**EXERCISE**
How does the data below read from its first line through the line containing "SHEET_THICKNESS = BOARD_THICKNESS"? Print those lines exactly.

**GIVEN MATERIAL**
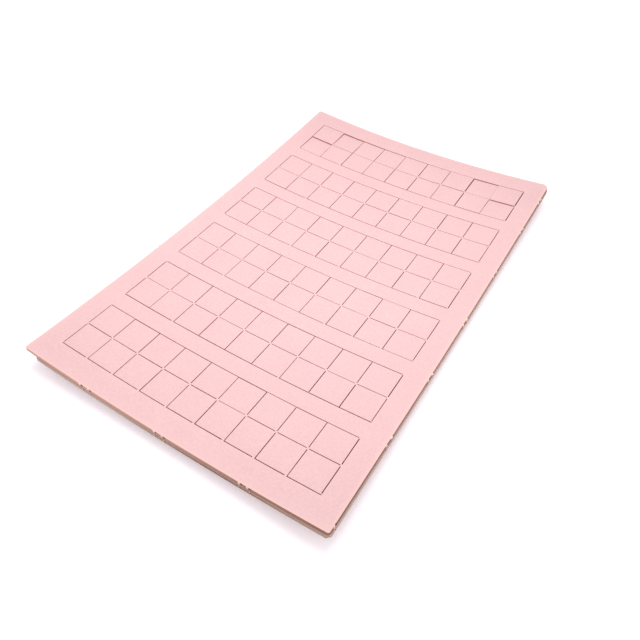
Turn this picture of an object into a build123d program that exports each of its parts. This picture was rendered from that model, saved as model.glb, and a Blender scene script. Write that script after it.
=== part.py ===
from build123d import *
import os
from collections import namedtuple
from math import asin, cos, degrees, sin, sqrt

# A stack of two die-cut greyboard sheets, each faced with pink paper on its upper side. Every sheet
# is cut into strips of square tiles that push out, with uncut bars between the strips and a margin
# all round. Both sheets are warped into a shallow dish and lie nearly nested.
# +Z is up, +Y runs along the sheets' long side, and the origin is the middle of the footprint on the
# surface that the stack rests on. All sizes are in millimetres.

# Tile grid
TILE_PITCH = 15.875             # 5/8 inch from cut to cut
CUT_WIDTH = 0.4                 # gap that the steel rule leaves
COLUMNS = 9                     # tiles across a strip
ROWS = 2                        # rows of tiles in a strip
STRIPS = 6
BAR_WIDTH = 9.8                 # uncut board between two strips
SIDE_MARGIN = 11.1              # uncut board beside the strips
END_MARGIN = 12.5               # uncut board beyond the first and last strip

# Layers of one sheet
BOARD_THICKNESS = 2.0
PAPER_THICKNESS = 0.15
SHEET_THICKNESS = BOARD_THICKNESS + PAPER_THICKNESS

# How the sheets lie
UPPER_RADIUS_X, UPPER_RADIUS_Y = 805.0, 1994.0      # bend of the underside across and along
LOWER_RADIUS_X, LOWER_RADIUS_Y = 900.0, 2150.0      # the lower sheet is pressed a little flatter
PRESSED_FLAT = 0.15             # how much of the dish's lowest point the surface below presses flat
AIR_GAP = 0.3                   # between the two sheets where they come closest
SHEET_SHIFT = 0.4               # the lower sheet lies this much further to +X
UPPER_CORNER_CUT = 2.5          # blunted corner at +X +Y
LOWER_CORNER_CUT = 6.0          # blunted corner at -X -Y

# Tiles of the upper sheet that have come loose: name, strip, row and column, each counted from 0
LOOSE_TILES = [
    ("loose_tile_left", 5, 0, 0),
    ("loose_tile_back", 5, 1, 1),
    ("loose_tile_right", 5, 1, 8),
]

# Sizes that follow
TILE = TILE_PITCH - CUT_WIDTH
STRIP_WIDTH = COLUMNS * TILE_PITCH
STRIP_DEPTH = ROWS * TILE_PITCH
STRIP_PITCH = STRIP_DEPTH + BAR_WIDTH
SHEET_WIDTH = STRIP_WIDTH + 2 * SIDE_MARGIN
SHEET_LENGTH = STRIPS * STRIP_DEPTH + (STRIPS - 1) * BAR_WIDTH + 2 * END_MARGIN
TALL = 30.0                     # more than the height of the stack, for cutting straight through
SPARE = 5.0                     # overhang of the dished slab before it is trimmed to the outline

# One dished sheet: the place of its middle, the lowest point of its underside, its two bends, the
# signs of X and Y at its blunted corner, and the size of that corner
Sheet = namedtuple("Sheet", "name shift base radius_x radius_y corner corner_cut")

lower = Sheet("lower", SHEET_SHIFT / 2, -PRESSED_FLAT, LOWER_RADIUS_X, LOWER_RADIUS_Y,
              (-1, -1), LOWER_CORNER_CUT)
upper = Sheet("upper", -SHEET_SHIFT / 2, SHEET_THICKNESS - PRESSED_FLAT + AIR_GAP,
              UPPER_RADIUS_X, UPPER_RADIUS_Y, (1, 1), UPPER_CORNER_CUT)

BOARD = (0.0, BOARD_THICKNESS)                  # a layer's two heights above the sheet's underside
PAPER = (BOARD_THICKNESS, SHEET_THICKNESS)


def underside_plane(sheet, x, y):
    """The plane that touches a sheet's underside at a point given from the sheet's middle."""
    rise = sheet.radius_x - sqrt(sheet.radius_x**2 - x**2)
    swing = sheet.radius_y - rise
    depth = sqrt(swing**2 - y**2)
    slope_x = x / sqrt(sheet.radius_x**2 - x**2) * swing / depth
    slope_y = y / depth
    height = sheet.base + sheet.radius_y - depth
    return Plane(origin=(sheet.shift + x, y, height), z_dir=(-slope_x, -slope_y, 1))


def strip_centre(strip):
    return (strip - (STRIPS - 1) / 2) * STRIP_PITCH


def tile_centre(strip, row, column):
    x = (column - (COLUMNS - 1) / 2) * TILE_PITCH
    y = strip_centre(strip) + (row - (ROWS - 1) / 2) * TILE_PITCH
    return x, y


def tile_solid(sheet, place, layer):
    """One layer of one tile: upright sides, and flat faces that follow the dish at its middle.
    It starts at the surface that the stack rests on, so what would reach below is pressed flat."""
    x, y = tile_centre(*place)
    touching = underside_plane(sheet, x, y)
    with BuildPart() as tile:
        with BuildSketch(Plane.XY):
            with Locations((sheet.shift + x, y)):
                Rectangle(TILE, TILE)
        extrude(amount=TALL)
        split(bisect_by=touching.offset(layer[1]), keep=Keep.BOTTOM)
        split(bisect_by=touching.offset(layer[0]), keep=Keep.TOP)
    return tile.part.solid()


def frame_layer(sheet, layer):
    """One layer of a sheet's frame: a dished slab, trimmed to the outline and the strips' windows,
    and pressed flat where it would reach below the surface that the stack rests on."""
    half_turn = asin((SHEET_LENGTH / 2 + SPARE) / (sheet.radius_y - SPARE))
    pivot_height = sheet.base + sheet.radius_y
    first_section = Plane(
        origin=(sheet.shift, -sheet.radius_y * sin(half_turn),
                pivot_height - sheet.radius_y * cos(half_turn)),
        x_dir=(1, 0, 0),
        z_dir=(0, -cos(half_turn), sin(half_turn)),
    )
    half_fan = degrees(asin((SHEET_WIDTH / 2 + SPARE) / sheet.radius_x))
    with BuildPart() as frame:
        with BuildSketch(first_section):
            with BuildLine():
                edges = [
                    CenterArc((0, sheet.radius_x), sheet.radius_x - height, 270 - half_fan,
                              2 * half_fan)
                    for height in layer
                ]
                Line(edges[0] @ 0, edges[1] @ 0)
                Line(edges[0] @ 1, edges[1] @ 1)
            make_face()
        revolve(axis=Axis((0, 0, pivot_height), (1, 0, 0)), revolution_arc=2 * degrees(half_turn))
        with BuildSketch(Plane.XY) as outline:
            with Locations((sheet.shift, 0)):
                Rectangle(SHEET_WIDTH, SHEET_LENGTH)
            sign_x, sign_y = sheet.corner
            blunted = outline.vertices().sort_by(lambda point: point.X * sign_x + point.Y * sign_y)[-1]
            chamfer(blunted, sheet.corner_cut)
            for strip in range(STRIPS):
                with Locations((sheet.shift, strip_centre(strip))):
                    Rectangle(STRIP_WIDTH + CUT_WIDTH, STRIP_DEPTH + CUT_WIDTH, mode=Mode.SUBTRACT)
        extrude(amount=TALL, mode=Mode.INTERSECT)
    return frame.part


def save(shape, name):
    shape.label = name
    export_step(shape, f"parts/{name}.step")


os.makedirs("parts", exist_ok=True)

# Frames: the board with its windows, and the paper glued on it
for sheet in (lower, upper):
    save(frame_layer(sheet, BOARD), f"{sheet.name}_frame")
    save(frame_layer(sheet, PAPER), f"{sheet.name}_frame_paper")

# Strips of tiles: the board squares share one node, and their paper squares another
loose_places = [place for _, *place in LOOSE_TILES]
for sheet in (lower, upper):
    for strip in range(STRIPS):
        places = [[strip, row, column] for row in range(ROWS) for column in range(COLUMNS)]
        if sheet is upper:
            places = [place for place in places if place not in loose_places]
        board_squares = [tile_solid(sheet, place, BOARD) for place in places]
        with BuildPart() as strip_tiles:
            add(board_squares)
        save(strip_tiles.part, f"{sheet.name}_strip_{strip + 1}_tiles")
        paper_squares = [tile_solid(sheet, place, PAPER) for place in places]
        with BuildPart() as strip_papers:
            add(paper_squares)
        save(strip_papers.part, f"{sheet.name}_strip_{strip + 1}_papers")

# Loose tiles of the upper sheet's last strip, each with its own paper
for name, *place in LOOSE_TILES:
    with BuildPart() as loose_tile:
        add(tile_solid(upper, place, BOARD))
    save(loose_tile.part, name)
    with BuildPart() as loose_paper:
        add(tile_solid(upper, place, PAPER))
    save(loose_paper.part, f"{name}_paper")

print(f"sheet {SHEET_WIDTH:.2f} x {SHEET_LENGTH:.2f} x {SHEET_THICKNESS:.2f} mm")
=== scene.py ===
import math
import random
from collections import namedtuple

import bmesh
import bpy
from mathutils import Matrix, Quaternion, Vector, noise


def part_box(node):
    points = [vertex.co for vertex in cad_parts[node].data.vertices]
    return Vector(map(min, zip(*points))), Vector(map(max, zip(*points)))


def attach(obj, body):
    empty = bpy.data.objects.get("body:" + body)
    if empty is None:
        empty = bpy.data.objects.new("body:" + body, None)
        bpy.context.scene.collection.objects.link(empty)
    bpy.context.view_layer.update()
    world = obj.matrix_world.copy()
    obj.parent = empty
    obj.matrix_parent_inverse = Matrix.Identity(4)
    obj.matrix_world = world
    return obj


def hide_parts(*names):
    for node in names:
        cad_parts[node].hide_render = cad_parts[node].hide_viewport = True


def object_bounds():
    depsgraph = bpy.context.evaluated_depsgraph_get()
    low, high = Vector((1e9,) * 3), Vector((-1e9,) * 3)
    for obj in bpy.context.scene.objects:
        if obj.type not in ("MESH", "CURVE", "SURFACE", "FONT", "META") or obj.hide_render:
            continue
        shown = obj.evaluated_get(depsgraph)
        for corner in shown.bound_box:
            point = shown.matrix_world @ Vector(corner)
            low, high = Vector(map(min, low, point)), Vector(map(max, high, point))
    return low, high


# Two die-cut greyboard sheets faced with pink paper, lying one on the other. Each sheet is one fine
# grid of cells: the cells in the die's cuts are left out, and the others belong to the frame or to a
# tile. Lengths are in millimetres, and become metres when a mesh is made.

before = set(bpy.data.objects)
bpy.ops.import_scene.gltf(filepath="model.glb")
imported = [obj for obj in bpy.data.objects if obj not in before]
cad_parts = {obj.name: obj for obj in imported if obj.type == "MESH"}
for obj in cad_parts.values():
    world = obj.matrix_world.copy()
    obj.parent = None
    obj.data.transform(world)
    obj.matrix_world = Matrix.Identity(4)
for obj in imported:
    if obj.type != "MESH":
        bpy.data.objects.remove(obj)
cad_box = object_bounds()
scene = bpy.context.scene
MM = 0.001                      # one millimetre in metres
TINY = 1e-6                     # millimetres; lines closer than this are the same line

# ---------------------------------------------------------------- sizes
STRIPS, ROWS, COLUMNS = 6, 2, 9     # strips of a sheet, and rows and columns of tiles in a strip
HALF_CUT = 0.2                  # half the gap that the steel rule leaves
NARROW_NICK = 0.33              # half the length of a short nick, where the rule is notched
WIDE_NICK = 0.6                 # half the length of a long nick
SIDE_NICK = 1.2                 # length of a nick to the left of a cross cut
# Grid lines beside a cut's middle
CUT_LINES = (-WIDE_NICK, -NARROW_NICK, -HALF_CUT, 0.0, HALF_CUT, NARROW_NICK, WIDE_NICK)
EDGE_LINES = (0.3, 0.7, 1.2)    # grid lines inside the outer edge, where the paper rolls down
CELL = 5.0                      # size of the cells away from the cuts

BOARD = 2.0                     # thickness of the board, and of the paper on it
PAPER = 0.15
SHEET = BOARD + PAPER
BOARD_STEPS = (0.0, 0.3, 0.62, 1.0)     # heights of the vertices on its cut edge, as a share of it
PAPER_STEPS = (0.0, 1.0)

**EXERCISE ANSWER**
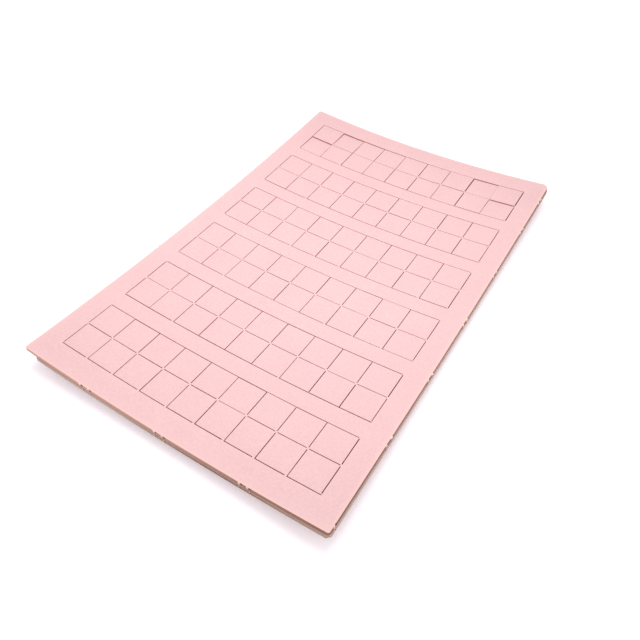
Turn this picture of an object into a build123d program that exports each of its parts. This picture was rendered from that model, saved as model.glb, and a Blender scene script. Write that script after it.
=== part.py ===
from build123d import *
import os
from collections import namedtuple
from math import asin, cos, degrees, sin, sqrt

# A stack of two die-cut greyboard sheets, each faced with pink paper on its upper side. Every sheet
# is cut into strips of square tiles that push out, with uncut bars between the strips and a margin
# all round. Both sheets are warped into a shallow dish and lie nearly nested.
# +Z is up, +Y runs along the sheets' long side, and the origin is the middle of the footprint on the
# surface that the stack rests on. All sizes are in millimetres.

# Tile grid
TILE_PITCH = 15.875             # 5/8 inch from cut to cut
CUT_WIDTH = 0.4                 # gap that the steel rule leaves
COLUMNS = 9                     # tiles across a strip
ROWS = 2                        # rows of tiles in a strip
STRIPS = 6
BAR_WIDTH = 9.8                 # uncut board between two strips
SIDE_MARGIN = 11.1              # uncut board beside the strips
END_MARGIN = 12.5               # uncut board beyond the first and last strip

# Layers of one sheet
BOARD_THICKNESS = 2.0
PAPER_THICKNESS = 0.15
SHEET_THICKNESS = BOARD_THICKNESS + PAPER_THICKNESS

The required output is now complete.